### Goal
Everything from the line containing "bottom of the groove" through the line containing "imported = [obj" must be quoted exactly; everything else is left out.

***** Data section

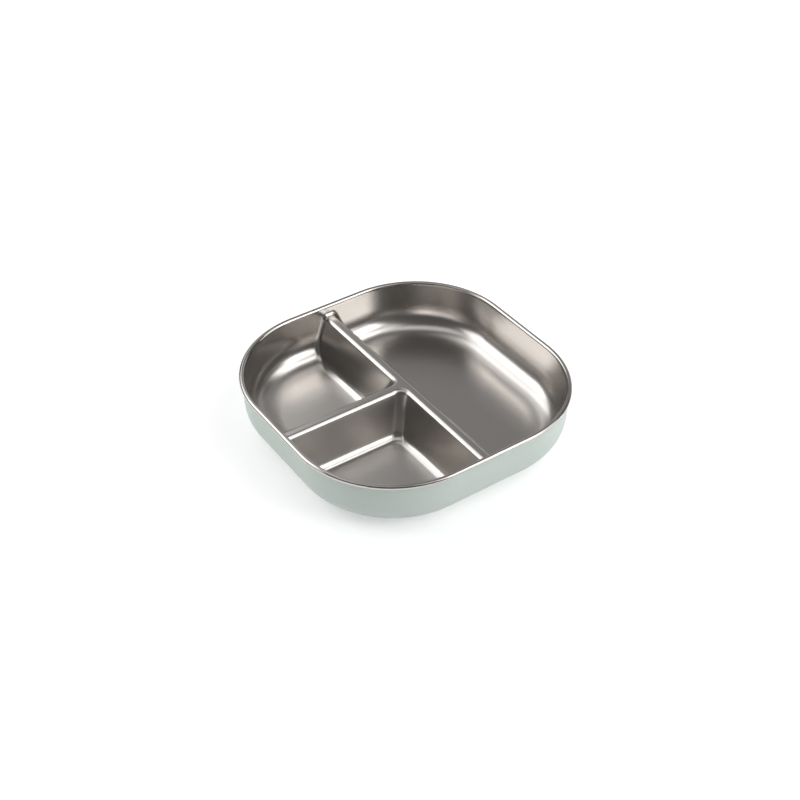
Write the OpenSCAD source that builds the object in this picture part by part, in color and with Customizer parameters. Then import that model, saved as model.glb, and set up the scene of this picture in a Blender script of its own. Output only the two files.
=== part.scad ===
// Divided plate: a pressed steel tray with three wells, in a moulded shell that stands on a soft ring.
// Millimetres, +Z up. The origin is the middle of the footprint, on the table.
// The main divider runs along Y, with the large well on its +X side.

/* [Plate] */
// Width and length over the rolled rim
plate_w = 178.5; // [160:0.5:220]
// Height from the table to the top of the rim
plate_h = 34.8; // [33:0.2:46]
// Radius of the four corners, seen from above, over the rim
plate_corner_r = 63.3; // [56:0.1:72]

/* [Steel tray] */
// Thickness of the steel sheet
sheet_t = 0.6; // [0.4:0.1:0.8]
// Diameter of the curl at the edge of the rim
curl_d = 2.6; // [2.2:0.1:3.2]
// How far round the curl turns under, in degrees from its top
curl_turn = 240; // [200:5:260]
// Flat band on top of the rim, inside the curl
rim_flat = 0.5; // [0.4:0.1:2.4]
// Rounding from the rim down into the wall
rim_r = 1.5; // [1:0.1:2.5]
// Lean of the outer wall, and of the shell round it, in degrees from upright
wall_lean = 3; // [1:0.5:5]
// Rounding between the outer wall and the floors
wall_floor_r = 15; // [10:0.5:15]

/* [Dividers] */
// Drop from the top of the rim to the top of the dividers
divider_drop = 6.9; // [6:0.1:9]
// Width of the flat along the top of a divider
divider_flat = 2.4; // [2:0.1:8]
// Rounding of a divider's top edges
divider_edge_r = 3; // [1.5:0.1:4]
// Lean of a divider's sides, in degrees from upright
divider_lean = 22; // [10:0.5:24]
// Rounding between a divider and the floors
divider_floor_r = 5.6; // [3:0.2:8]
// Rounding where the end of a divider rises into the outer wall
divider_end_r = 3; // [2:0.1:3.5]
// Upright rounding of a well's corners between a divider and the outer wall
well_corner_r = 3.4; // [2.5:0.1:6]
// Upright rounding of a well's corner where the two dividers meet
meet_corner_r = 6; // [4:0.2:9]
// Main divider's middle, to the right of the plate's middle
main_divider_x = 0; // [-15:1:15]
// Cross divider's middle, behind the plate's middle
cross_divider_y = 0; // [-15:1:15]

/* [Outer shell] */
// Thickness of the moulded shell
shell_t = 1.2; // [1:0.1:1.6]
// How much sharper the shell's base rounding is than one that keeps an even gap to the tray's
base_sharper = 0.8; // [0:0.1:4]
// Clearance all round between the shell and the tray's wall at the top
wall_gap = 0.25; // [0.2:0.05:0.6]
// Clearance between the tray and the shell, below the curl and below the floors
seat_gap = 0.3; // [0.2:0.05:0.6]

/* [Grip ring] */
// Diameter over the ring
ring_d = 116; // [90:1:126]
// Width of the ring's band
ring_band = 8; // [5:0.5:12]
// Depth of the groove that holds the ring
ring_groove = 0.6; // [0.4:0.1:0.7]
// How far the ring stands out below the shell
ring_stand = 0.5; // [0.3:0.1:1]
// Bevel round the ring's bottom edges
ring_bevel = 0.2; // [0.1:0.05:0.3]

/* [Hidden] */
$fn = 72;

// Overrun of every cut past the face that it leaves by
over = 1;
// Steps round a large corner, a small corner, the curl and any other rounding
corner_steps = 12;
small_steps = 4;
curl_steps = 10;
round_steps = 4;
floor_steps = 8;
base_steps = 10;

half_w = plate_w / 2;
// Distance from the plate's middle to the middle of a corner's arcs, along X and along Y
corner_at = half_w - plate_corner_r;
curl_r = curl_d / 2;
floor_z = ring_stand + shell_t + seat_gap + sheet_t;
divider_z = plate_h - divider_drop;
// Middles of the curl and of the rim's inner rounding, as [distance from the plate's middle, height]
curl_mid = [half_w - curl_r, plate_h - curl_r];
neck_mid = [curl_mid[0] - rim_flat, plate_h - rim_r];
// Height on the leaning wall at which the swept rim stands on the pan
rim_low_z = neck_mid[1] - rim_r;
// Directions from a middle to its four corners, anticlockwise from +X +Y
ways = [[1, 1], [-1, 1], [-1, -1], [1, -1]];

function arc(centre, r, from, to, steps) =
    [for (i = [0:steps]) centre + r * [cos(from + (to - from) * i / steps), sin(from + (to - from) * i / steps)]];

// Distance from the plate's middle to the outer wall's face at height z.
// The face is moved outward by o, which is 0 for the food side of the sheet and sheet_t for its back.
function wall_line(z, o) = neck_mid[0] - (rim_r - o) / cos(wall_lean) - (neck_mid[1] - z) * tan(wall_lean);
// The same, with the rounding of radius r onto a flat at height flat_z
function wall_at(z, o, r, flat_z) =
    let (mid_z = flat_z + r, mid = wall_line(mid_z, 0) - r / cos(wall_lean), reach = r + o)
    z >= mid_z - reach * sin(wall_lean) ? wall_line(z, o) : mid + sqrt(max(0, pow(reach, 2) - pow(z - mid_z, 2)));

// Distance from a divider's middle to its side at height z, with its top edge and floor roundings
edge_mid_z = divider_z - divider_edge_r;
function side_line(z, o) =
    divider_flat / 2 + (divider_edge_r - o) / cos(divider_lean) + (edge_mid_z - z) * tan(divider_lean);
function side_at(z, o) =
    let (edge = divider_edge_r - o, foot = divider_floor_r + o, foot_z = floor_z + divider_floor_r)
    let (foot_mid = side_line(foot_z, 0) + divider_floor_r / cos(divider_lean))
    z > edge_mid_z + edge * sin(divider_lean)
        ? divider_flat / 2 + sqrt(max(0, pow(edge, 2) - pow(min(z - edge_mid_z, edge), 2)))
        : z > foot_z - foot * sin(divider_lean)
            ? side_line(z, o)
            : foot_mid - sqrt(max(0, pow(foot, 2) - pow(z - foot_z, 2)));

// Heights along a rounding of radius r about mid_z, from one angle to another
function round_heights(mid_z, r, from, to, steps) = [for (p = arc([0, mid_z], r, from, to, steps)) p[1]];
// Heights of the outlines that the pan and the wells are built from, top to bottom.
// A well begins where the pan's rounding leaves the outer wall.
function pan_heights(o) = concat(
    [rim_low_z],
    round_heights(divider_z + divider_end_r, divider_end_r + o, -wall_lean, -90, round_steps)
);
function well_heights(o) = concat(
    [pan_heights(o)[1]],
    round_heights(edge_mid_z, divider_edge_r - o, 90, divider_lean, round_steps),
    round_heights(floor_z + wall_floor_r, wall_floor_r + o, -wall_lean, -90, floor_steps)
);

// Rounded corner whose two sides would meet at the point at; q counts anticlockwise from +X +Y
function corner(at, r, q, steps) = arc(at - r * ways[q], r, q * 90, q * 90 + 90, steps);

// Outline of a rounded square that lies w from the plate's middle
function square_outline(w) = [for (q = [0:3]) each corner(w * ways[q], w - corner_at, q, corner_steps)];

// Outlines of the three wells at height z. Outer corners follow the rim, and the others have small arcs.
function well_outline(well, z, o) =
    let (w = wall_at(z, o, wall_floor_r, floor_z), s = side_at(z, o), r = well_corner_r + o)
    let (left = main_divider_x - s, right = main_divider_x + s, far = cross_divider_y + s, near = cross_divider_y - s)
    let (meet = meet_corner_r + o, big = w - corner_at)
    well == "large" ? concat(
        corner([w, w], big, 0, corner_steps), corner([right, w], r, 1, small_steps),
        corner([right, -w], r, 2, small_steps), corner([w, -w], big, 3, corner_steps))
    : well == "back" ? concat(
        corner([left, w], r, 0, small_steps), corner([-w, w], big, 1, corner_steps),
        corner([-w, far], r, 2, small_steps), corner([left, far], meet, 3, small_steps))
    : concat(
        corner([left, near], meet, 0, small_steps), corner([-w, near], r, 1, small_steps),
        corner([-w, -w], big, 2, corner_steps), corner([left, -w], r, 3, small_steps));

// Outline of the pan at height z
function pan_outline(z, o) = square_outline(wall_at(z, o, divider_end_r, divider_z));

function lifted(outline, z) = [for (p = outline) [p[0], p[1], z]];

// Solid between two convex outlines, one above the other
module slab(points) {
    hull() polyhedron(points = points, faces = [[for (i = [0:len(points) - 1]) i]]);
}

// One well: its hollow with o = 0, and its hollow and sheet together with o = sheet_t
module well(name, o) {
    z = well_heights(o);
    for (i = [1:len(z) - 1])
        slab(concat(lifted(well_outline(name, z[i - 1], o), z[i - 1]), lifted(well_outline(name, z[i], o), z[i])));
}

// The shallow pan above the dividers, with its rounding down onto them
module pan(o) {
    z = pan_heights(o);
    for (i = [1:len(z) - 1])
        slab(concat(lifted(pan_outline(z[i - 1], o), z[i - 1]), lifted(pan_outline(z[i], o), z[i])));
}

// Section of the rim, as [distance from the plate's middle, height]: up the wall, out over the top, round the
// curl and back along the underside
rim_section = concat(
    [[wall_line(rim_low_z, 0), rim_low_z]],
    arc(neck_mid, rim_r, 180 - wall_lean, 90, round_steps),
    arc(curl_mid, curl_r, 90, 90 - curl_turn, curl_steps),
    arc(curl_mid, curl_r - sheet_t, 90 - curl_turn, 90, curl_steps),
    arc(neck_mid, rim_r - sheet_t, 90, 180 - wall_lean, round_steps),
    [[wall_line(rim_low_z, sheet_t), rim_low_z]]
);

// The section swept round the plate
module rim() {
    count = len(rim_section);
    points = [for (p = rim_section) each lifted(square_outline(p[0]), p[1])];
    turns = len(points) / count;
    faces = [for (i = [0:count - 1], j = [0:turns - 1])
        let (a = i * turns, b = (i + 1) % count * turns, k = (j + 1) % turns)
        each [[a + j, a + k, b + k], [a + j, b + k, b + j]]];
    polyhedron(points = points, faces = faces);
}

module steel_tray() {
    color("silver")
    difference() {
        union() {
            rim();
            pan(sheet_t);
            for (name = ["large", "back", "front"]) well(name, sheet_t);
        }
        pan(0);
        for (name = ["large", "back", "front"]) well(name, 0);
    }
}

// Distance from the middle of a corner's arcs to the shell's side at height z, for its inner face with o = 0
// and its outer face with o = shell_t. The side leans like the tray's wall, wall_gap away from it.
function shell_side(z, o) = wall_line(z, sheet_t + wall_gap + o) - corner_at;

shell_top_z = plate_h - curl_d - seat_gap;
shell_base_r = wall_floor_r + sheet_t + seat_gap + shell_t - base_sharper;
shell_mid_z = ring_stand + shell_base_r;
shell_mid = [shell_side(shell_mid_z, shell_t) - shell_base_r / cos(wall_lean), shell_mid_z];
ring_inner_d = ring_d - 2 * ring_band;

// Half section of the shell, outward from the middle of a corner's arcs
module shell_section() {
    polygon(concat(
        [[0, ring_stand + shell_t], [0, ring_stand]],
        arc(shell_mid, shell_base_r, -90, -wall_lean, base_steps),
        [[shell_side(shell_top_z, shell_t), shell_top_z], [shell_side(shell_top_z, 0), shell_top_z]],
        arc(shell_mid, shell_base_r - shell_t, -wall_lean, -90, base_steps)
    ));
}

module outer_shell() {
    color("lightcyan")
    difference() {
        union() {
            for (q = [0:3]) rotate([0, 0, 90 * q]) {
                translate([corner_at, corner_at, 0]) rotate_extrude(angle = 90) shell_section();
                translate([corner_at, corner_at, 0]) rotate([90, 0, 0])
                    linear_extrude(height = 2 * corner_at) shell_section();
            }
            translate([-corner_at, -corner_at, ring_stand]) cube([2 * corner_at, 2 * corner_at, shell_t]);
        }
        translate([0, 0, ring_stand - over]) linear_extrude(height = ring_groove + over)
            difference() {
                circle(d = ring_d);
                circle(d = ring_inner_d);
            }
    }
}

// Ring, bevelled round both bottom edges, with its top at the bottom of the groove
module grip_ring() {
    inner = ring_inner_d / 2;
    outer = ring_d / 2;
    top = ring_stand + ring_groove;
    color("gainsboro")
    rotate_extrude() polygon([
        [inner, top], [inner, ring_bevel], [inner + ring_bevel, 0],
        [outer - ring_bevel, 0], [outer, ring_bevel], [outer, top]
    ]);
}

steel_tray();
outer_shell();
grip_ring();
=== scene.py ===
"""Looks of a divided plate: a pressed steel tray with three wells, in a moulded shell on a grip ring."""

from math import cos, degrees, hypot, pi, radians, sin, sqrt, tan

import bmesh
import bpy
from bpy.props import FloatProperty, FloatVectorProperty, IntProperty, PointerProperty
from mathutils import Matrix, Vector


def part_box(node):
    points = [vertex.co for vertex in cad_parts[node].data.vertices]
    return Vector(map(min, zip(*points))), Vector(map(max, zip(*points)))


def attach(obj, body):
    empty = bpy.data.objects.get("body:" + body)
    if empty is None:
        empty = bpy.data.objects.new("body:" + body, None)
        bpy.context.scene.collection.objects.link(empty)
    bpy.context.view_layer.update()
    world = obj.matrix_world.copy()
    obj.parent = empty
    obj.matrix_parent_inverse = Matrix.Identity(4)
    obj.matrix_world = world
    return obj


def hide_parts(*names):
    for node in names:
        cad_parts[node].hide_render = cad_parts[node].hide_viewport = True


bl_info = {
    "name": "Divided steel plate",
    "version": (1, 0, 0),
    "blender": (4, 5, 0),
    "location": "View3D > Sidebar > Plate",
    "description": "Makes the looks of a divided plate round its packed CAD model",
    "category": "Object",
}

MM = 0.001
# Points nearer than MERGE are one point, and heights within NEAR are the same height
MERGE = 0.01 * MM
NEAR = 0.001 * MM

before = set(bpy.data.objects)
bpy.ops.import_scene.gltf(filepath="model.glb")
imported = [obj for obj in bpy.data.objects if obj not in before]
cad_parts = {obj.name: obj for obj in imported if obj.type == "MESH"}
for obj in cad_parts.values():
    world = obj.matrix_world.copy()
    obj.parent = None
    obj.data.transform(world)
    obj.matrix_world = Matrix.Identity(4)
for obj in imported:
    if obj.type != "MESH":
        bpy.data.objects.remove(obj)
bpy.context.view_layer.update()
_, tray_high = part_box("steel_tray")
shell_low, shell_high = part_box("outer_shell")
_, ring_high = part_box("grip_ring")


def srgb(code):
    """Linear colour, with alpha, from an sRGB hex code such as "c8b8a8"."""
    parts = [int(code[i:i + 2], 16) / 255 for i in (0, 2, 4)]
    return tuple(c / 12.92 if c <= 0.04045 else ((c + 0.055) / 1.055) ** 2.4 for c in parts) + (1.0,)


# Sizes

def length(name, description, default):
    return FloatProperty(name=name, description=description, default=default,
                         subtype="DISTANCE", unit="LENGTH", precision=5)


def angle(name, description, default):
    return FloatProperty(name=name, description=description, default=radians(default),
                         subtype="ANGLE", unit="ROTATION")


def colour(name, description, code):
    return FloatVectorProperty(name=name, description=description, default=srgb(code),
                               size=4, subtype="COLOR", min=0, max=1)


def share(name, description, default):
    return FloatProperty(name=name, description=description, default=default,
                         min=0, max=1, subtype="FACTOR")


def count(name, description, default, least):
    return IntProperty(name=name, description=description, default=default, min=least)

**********
***** Data section

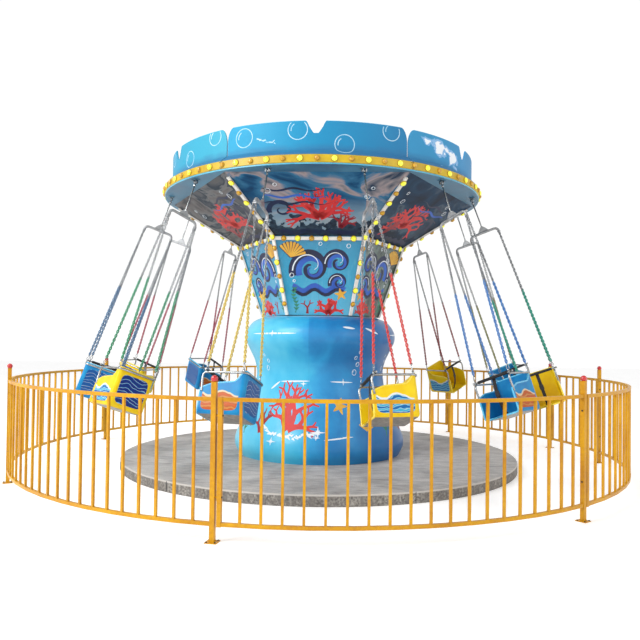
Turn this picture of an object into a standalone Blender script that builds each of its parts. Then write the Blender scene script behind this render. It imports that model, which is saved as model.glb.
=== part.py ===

**********
***** Data section

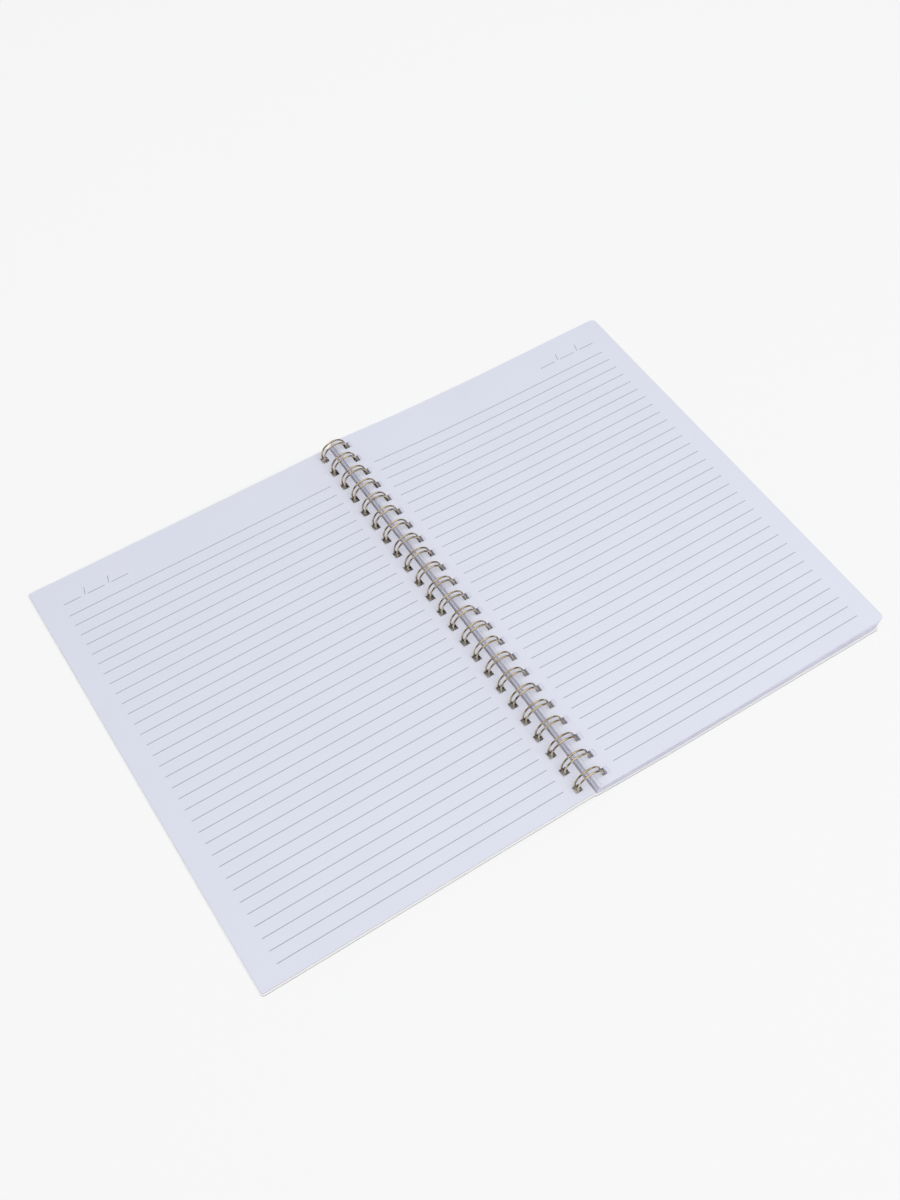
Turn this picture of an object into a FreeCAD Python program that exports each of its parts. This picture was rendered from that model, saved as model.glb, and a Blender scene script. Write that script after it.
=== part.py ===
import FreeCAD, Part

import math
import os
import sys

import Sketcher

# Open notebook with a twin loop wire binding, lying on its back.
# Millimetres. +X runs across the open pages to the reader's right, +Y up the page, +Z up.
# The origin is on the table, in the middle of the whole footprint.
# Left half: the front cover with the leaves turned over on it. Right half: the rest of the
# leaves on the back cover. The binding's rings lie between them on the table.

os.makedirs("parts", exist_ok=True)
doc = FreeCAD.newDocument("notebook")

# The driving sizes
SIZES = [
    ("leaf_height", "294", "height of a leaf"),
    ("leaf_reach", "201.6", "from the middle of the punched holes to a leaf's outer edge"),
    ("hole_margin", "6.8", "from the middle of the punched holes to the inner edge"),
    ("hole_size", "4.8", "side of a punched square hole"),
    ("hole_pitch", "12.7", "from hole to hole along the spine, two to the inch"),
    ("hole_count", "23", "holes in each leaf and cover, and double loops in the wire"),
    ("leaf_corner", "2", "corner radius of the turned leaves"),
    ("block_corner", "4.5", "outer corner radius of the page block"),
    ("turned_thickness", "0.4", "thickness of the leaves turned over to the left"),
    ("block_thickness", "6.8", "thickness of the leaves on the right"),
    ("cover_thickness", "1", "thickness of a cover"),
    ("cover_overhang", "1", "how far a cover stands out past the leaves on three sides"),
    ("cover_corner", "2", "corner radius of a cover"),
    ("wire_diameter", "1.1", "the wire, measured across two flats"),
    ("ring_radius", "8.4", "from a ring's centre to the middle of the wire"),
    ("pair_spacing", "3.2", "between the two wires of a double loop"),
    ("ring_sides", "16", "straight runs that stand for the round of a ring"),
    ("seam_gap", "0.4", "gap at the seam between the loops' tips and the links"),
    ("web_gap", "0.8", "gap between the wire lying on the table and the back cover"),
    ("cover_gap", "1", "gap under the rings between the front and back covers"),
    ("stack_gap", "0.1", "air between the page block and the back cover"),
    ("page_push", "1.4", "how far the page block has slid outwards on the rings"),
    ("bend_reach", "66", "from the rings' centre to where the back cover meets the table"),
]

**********

### Completed task
// Ring, bevelled round both bottom edges, with its top at the bottom of the groove
module grip_ring() {
    inner = ring_inner_d / 2;
    outer = ring_d / 2;
    top = ring_stand + ring_groove;
    color("gainsboro")
    rotate_extrude() polygon([
        [inner, top], [inner, ring_bevel], [inner + ring_bevel, 0],
        [outer - ring_bevel, 0], [outer, ring_bevel], [outer, top]
    ]);
}

steel_tray();
outer_shell();
grip_ring();
=== scene.py ===
"""Looks of a divided plate: a pressed steel tray with three wells, in a moulded shell on a grip ring."""

from math import cos, degrees, hypot, pi, radians, sin, sqrt, tan

import bmesh
import bpy
from bpy.props import FloatProperty, FloatVectorProperty, IntProperty, PointerProperty
from mathutils import Matrix, Vector


def part_box(node):
    points = [vertex.co for vertex in cad_parts[node].data.vertices]
    return Vector(map(min, zip(*points))), Vector(map(max, zip(*points)))


def attach(obj, body):
    empty = bpy.data.objects.get("body:" + body)
    if empty is None:
        empty = bpy.data.objects.new("body:" + body, None)
        bpy.context.scene.collection.objects.link(empty)
    bpy.context.view_layer.update()
    world = obj.matrix_world.copy()
    obj.parent = empty
    obj.matrix_parent_inverse = Matrix.Identity(4)
    obj.matrix_world = world
    return obj


def hide_parts(*names):
    for node in names:
        cad_parts[node].hide_render = cad_parts[node].hide_viewport = True


bl_info = {
    "name": "Divided steel plate",
    "version": (1, 0, 0),
    "blender": (4, 5, 0),
    "location": "View3D > Sidebar > Plate",
    "description": "Makes the looks of a divided plate round its packed CAD model",
    "category": "Object",
}

MM = 0.001
# Points nearer than MERGE are one point, and heights within NEAR are the same height
MERGE = 0.01 * MM
NEAR = 0.001 * MM

before = set(bpy.data.objects)
bpy.ops.import_scene.gltf(filepath="model.glb")
imported = [obj for obj in bpy.data.objects if obj not in before]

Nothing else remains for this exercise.